One year ago today, my family woke up in sleeping bags. We'd just spent our last night in the empty rooms of our Beaverton home. On the agenda that day was something really hard: driving away from that home and into the great Colorado unknown.
I cannot believe a year has passed already. I still can't read my last Oregon blog post without crying a bit.
Happy and settled as we are in Colorado Springs, I get a little misty when I think about the fabulous people and places we left behind. Just last night I was chatting online with a dear friend I visit taught in Beaverton. Our conversation brought back fond memories, as well as a few sad twinges. I miss so many people, the luscious green trees everywhere, the rain, the coast. I thought I'd grow old in Oregon. My plans don't always work out.
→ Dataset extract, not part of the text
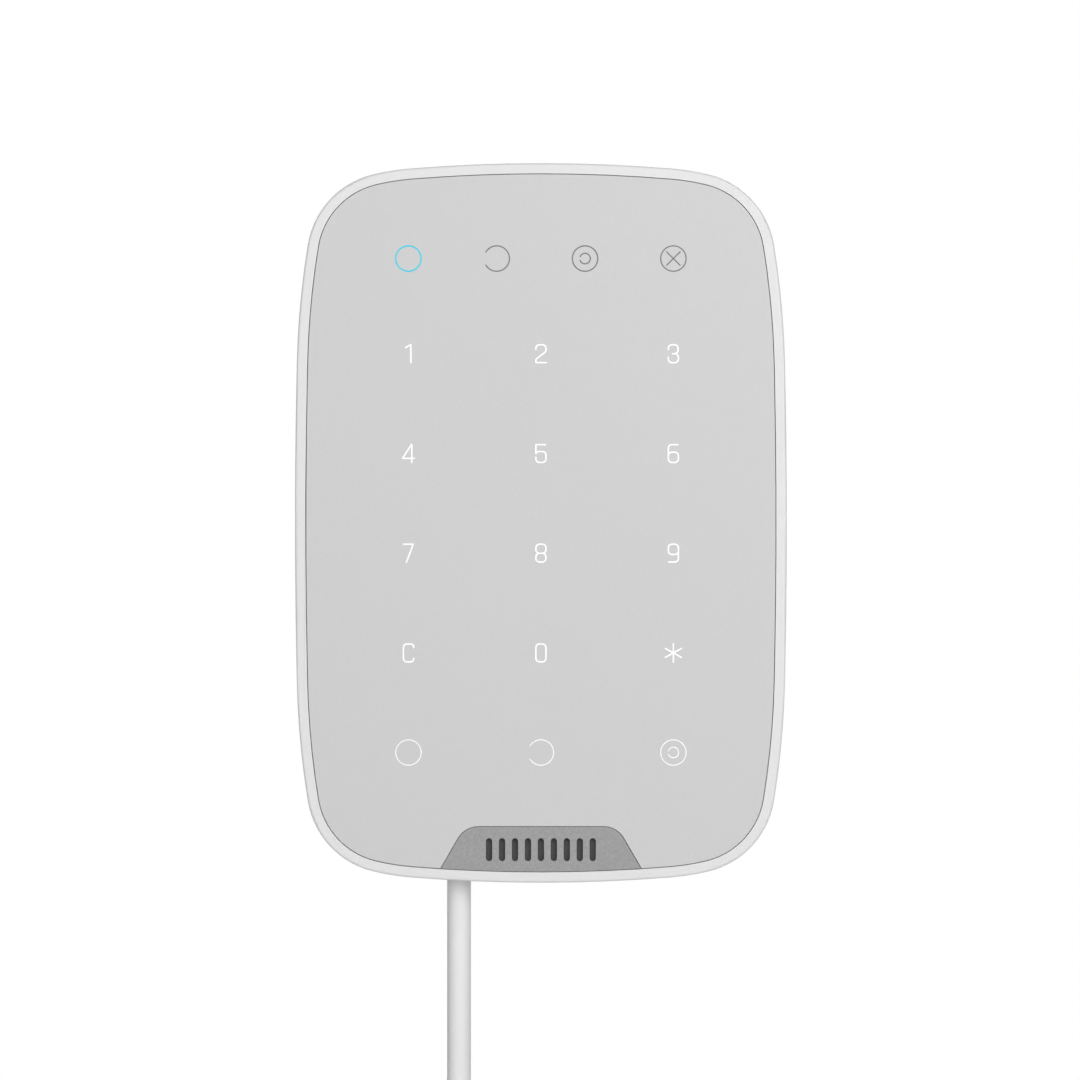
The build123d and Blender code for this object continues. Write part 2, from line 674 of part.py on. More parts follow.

But sometimes (well, most of the time, I'm finding) life isn't about what I want or what I think I need. And I have to say that I'm very happy with this particular not-what-I-wanted step in my eternal journey. This move has helped me grow in ways I couldn't have grown if I had been rooted in the familiar and the comfortable. I have seen with greater clarity the hand of a loving Heavenly Father directing and sometimes clearing my path. He knows what I need. He knows what my family needs.
I never could have imagined that after just a year in this place, I would feel so at home or have friends so dear to my heart, but I do! And in my wildest dreams, I could not have pictured marking this anniversary with a baby girl in my arms, but I am! It's funny how life turns out. Funny, and kind of great.